I believe that such a limitation would severely limit this Court's ability to assess whether the law-abiding corporate culture the Defendant has allegedly put in place company-wide and the internal controls to monitor it are actually succeeding. In sum, the Defendant balks at these reporting requirements as too burdensome to comply with. For reasons the Court the cannot fathom, the SEC appears to agree with the Defendant. I, of course, continue to disagree. To date, the parties have not demonstrated that these requirements are, in fact, too burdensome. To the contrary, I remain convinced that the requirements are necessary to protect the public interest and to ensure that Defendant's internal controls, compliance program and corporate culture have been successfully remediated.

Source: Judge Leon Speech.

In the Citigroup case, Rakoff ruled that, without any basis to find the bank in violation of the law, the proposed consent judgment was “neither fair, nor reasonable, nor adequate, nor in the public interest.” Rakoff's rejection of the settlement is currently on appeal in the U.S. Court of Appeals for the Second Circuit.

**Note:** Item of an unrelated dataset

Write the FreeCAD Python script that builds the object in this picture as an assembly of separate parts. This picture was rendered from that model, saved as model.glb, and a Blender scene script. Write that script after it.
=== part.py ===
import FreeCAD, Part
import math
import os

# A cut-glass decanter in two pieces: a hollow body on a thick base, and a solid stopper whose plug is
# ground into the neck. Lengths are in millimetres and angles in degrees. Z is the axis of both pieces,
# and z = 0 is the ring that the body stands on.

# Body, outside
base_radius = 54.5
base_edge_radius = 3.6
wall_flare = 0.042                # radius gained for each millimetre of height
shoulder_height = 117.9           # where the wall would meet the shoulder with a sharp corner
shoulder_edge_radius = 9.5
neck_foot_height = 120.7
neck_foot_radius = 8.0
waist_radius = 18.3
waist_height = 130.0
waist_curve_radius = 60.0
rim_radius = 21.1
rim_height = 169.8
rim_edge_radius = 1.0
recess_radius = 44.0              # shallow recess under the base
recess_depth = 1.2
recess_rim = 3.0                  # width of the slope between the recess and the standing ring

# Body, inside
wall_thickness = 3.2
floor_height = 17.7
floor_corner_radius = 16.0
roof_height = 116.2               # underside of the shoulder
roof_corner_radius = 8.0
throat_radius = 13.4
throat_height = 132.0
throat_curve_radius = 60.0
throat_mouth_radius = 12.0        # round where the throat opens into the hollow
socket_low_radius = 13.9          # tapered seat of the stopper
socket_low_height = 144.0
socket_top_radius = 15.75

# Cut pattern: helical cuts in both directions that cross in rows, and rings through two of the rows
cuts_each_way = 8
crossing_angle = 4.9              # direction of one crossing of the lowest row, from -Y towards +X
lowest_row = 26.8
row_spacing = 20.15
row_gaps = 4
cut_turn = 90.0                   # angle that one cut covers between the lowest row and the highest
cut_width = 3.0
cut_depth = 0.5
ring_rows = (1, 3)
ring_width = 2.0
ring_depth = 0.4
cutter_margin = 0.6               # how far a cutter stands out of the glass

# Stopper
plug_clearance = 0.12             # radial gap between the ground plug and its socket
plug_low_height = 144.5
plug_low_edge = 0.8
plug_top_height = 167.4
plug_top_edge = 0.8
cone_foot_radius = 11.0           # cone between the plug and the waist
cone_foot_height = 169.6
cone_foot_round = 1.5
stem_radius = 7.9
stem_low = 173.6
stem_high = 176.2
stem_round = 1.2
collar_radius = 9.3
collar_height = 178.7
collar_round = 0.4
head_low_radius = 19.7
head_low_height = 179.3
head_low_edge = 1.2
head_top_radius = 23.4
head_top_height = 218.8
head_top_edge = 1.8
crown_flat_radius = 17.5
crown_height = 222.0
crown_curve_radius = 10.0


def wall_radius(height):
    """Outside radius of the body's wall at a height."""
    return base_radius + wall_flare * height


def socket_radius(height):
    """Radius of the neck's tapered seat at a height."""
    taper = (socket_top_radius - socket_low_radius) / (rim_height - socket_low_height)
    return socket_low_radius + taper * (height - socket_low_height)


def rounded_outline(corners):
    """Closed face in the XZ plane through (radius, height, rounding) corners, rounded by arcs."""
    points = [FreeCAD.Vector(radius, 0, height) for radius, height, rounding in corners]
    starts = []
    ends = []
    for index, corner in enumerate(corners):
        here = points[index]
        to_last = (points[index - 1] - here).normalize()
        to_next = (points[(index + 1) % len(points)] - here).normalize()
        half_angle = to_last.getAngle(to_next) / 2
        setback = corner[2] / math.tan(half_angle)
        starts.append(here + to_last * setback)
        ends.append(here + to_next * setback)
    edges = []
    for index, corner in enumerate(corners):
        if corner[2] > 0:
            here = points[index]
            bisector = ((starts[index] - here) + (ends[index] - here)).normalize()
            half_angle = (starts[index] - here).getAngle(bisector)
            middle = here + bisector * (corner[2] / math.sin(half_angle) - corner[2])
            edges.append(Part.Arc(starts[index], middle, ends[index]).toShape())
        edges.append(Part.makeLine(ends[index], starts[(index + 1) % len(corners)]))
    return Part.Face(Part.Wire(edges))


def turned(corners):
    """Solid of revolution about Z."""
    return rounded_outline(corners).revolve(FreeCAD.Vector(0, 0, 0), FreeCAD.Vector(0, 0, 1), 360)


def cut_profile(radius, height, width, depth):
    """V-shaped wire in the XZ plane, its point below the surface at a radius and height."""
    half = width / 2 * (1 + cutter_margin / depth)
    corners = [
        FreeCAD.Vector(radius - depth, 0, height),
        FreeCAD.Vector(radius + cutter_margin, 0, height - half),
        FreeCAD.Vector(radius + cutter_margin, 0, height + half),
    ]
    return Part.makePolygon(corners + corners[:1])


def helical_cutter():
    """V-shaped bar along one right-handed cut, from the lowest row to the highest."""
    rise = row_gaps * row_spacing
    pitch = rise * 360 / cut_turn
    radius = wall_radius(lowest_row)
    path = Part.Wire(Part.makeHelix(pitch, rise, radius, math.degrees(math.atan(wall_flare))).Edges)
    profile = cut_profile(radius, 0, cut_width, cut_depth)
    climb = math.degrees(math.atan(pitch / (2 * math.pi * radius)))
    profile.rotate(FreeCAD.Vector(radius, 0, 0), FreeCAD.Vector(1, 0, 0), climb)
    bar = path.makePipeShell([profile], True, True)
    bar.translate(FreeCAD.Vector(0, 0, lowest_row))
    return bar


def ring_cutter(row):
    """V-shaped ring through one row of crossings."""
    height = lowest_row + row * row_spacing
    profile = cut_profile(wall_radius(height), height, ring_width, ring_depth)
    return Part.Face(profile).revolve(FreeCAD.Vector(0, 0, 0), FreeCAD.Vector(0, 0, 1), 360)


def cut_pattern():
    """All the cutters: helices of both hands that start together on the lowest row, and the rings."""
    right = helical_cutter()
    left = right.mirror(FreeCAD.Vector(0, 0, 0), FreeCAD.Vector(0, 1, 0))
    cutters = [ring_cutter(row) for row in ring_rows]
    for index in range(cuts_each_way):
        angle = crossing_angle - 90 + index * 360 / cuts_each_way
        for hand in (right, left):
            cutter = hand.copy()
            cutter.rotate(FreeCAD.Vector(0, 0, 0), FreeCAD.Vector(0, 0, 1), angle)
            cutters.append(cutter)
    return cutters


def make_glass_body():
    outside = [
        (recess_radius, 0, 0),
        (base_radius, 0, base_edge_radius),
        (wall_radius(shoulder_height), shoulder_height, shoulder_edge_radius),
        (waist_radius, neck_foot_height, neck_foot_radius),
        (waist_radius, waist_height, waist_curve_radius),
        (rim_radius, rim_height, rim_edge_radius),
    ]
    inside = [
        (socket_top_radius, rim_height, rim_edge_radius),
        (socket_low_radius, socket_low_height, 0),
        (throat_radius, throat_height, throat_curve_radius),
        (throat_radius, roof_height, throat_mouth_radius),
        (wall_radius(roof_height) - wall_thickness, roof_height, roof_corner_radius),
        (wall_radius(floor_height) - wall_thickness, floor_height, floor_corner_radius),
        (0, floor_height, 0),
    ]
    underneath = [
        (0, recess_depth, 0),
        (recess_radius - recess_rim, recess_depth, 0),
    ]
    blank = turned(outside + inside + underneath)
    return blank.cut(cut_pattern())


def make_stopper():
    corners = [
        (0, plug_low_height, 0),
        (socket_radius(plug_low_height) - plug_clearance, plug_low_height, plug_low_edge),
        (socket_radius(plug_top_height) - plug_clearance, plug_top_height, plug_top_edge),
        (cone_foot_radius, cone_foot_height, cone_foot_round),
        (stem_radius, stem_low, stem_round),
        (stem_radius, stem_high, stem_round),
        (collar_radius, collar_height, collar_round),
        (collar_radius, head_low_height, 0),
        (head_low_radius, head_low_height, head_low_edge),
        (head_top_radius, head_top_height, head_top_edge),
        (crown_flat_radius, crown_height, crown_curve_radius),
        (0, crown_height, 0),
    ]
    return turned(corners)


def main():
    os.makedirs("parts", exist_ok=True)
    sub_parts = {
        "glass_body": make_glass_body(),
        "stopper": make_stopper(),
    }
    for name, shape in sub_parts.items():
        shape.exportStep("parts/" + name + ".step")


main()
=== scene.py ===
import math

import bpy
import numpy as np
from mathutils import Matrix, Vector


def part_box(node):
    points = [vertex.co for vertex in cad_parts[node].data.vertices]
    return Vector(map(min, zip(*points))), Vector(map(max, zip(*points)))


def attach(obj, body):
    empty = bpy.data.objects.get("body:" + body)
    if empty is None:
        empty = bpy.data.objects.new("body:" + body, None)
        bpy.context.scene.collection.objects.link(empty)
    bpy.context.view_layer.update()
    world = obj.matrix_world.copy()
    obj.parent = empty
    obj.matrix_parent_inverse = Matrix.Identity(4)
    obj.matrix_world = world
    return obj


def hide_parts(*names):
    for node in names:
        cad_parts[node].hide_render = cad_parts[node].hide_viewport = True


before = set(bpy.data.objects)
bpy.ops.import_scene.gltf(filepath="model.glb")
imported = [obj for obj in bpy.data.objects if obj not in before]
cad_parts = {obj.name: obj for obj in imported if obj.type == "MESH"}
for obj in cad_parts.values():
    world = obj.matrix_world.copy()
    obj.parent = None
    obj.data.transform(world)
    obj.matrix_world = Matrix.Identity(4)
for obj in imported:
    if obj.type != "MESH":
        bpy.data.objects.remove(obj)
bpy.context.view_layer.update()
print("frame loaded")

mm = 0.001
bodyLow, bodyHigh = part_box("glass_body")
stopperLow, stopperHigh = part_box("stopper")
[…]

In yet another case in which a federal judge challenged the SEC's practices, Judge Rudolph Randa for the Eastern District of Wisconsin questioned the SEC about its proposed settlement with Koss Corp., stemming from charges that the audio equipment maker engaged in accounting fraud to cover up a $30 million embezzlement scheme.

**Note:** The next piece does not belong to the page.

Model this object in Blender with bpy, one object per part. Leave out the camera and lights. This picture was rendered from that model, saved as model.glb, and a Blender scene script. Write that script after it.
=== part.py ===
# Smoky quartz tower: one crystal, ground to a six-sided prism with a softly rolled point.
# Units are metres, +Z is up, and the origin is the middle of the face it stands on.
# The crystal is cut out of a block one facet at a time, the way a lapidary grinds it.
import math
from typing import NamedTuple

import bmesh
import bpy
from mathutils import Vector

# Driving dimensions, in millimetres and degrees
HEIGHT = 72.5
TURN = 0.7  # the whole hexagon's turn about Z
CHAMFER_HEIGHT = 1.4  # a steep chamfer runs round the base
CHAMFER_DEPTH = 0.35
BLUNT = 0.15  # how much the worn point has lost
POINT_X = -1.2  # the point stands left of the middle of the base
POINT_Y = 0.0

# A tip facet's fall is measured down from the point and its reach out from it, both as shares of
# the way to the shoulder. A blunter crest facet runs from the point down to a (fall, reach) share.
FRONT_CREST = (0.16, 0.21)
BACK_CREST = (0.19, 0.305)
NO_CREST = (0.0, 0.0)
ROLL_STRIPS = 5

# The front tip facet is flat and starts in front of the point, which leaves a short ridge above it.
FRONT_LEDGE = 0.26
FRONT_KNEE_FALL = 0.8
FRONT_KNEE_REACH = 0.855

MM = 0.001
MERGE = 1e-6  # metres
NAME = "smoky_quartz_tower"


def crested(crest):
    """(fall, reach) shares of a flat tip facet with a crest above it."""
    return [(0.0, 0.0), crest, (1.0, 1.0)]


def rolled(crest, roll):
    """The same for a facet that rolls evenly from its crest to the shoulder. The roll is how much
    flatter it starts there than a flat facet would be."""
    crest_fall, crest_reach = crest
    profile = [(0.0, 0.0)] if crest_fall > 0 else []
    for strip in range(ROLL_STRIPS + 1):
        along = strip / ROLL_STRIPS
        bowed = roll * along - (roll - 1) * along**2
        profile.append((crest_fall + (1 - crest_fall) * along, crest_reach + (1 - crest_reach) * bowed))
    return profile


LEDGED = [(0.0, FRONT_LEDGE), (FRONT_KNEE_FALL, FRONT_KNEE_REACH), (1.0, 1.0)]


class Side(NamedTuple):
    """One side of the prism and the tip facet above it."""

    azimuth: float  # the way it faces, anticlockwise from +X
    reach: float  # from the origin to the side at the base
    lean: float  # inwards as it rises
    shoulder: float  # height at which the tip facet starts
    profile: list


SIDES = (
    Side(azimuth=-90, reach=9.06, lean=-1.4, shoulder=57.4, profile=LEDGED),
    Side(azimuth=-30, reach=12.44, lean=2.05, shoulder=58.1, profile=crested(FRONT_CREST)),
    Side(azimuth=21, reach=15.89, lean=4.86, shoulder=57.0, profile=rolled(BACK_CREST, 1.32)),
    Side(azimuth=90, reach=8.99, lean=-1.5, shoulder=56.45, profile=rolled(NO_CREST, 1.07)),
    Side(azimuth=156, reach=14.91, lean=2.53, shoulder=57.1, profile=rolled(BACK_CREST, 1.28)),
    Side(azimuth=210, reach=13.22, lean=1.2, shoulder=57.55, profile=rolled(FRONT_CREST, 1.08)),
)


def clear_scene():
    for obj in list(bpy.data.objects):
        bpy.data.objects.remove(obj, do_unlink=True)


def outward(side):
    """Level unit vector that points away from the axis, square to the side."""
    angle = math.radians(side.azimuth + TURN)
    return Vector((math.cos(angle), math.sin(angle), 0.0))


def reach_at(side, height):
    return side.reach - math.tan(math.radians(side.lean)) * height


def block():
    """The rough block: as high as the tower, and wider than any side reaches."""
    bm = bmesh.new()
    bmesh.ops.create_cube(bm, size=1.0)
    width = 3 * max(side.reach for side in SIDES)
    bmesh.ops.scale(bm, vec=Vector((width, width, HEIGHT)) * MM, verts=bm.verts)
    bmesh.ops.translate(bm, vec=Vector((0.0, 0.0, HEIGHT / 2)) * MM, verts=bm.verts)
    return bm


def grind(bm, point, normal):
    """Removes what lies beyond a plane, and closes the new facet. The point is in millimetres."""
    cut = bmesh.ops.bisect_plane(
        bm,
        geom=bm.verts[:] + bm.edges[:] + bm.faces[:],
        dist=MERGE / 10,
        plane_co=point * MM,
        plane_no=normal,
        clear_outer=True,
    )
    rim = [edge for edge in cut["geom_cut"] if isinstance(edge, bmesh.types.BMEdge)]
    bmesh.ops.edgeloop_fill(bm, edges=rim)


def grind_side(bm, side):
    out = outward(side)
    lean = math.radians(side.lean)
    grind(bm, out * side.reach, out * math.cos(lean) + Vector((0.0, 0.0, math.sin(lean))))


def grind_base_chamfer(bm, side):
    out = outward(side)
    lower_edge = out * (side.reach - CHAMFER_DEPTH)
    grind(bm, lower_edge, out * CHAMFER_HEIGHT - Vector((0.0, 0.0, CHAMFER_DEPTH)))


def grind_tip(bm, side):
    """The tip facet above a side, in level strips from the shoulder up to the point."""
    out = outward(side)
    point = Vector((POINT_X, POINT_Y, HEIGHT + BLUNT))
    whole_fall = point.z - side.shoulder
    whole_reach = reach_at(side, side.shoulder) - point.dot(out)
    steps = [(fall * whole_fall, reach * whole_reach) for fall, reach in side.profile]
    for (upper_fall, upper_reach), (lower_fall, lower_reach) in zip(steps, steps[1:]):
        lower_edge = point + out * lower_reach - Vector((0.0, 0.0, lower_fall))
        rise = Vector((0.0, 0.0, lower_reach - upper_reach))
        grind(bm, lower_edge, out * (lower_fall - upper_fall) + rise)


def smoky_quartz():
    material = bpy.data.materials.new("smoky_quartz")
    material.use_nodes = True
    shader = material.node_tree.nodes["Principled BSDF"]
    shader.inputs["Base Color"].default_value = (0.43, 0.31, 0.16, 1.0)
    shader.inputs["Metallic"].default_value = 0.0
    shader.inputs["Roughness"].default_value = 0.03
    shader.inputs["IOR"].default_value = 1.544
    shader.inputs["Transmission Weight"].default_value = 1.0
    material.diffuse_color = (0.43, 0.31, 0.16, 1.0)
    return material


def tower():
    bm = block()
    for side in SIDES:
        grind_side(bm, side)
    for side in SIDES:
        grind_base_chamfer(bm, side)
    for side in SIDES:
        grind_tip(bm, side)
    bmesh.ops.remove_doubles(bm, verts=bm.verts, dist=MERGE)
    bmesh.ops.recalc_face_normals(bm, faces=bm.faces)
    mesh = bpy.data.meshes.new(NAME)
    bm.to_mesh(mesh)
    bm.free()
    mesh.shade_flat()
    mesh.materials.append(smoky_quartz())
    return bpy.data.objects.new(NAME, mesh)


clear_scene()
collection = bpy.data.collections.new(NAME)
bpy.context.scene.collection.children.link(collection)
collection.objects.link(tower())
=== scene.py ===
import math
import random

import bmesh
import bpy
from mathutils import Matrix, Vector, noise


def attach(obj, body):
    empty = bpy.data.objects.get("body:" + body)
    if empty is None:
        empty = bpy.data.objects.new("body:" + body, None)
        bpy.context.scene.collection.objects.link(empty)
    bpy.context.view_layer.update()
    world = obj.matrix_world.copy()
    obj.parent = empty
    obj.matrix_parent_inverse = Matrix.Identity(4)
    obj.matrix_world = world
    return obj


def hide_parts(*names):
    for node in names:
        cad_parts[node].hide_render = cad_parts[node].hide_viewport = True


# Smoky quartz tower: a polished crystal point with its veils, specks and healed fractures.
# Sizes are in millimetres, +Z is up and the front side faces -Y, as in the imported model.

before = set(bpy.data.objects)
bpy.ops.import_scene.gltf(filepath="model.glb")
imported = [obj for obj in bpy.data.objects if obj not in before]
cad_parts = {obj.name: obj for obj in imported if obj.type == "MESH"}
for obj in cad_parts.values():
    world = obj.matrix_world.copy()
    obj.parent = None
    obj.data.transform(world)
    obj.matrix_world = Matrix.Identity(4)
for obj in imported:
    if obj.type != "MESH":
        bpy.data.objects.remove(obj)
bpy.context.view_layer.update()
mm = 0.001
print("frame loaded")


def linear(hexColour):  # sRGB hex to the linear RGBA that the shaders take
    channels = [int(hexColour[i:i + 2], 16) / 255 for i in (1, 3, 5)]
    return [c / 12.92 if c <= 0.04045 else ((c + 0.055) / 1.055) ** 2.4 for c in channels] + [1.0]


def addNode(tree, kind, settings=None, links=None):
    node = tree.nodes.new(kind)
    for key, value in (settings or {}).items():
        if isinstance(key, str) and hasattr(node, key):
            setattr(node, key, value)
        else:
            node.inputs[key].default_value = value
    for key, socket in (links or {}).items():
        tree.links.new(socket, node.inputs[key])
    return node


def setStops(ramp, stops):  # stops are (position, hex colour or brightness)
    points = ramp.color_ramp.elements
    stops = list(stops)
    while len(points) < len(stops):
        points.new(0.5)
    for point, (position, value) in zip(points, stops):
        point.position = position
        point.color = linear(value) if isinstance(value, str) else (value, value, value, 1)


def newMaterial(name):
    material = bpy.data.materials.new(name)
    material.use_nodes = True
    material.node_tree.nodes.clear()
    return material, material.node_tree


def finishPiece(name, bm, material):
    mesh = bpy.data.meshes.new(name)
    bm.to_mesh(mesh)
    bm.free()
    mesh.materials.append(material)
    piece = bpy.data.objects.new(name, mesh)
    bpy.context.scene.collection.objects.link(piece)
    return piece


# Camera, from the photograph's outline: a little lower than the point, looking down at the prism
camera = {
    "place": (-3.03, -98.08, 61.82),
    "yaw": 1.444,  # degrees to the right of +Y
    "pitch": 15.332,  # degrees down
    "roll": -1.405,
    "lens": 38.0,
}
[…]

Randa raised concerns as to how the settlement would stop Koss from violating securities laws again. In December 2011, he issued an order directing the SEC to “provide a written factual predicate for why it believes the Court should find that the proposed final judgments are fair, reasonable, adequate, and in the public interest.”

Many of these cases are settled on a relatively narrow basis, Gorman explains. Yet he suggests that the settlement terms will bring a company into compliance with securities laws. “What's happening here is that judges are asking, ‘Is this really enough to ensure future compliance?'”

All three cases bring into question what role the courts should play in overseeing agreements struck between the government and a corporation. “If you're going to put more teeth into these settlements, it's going to have to come from the SEC,” says Goldberger.

Securities experts say that the extent to which more judges start to interfere in settlements between the SEC and corporations will greatly depend on the Second Circuit's ruling in the Citigroup case. “If the court comes down with a narrow ruling that judges have a very small role to play here, it could end a lot of the questions that are being raised,” says Gorman.

The Citigroup case, however, is only limited to the Second Circuit, Santangelo points out. “Although the Second Circuit is often given deference, you might have a different opinion in a different circuit,” she says.

Regardless of what the Second Circuit decides, every company that negotiates settlements with the SEC now has to worry somewhat that there may be other judges who won't simply rubber stamp these consent decrees, says Goldberger. That may encourage the SEC to reach “deals with a little more teeth, deals with a little more substance,” resulting in heftier fines and reporting obligations, he says. “It's another arrow in the quiver for the SEC.”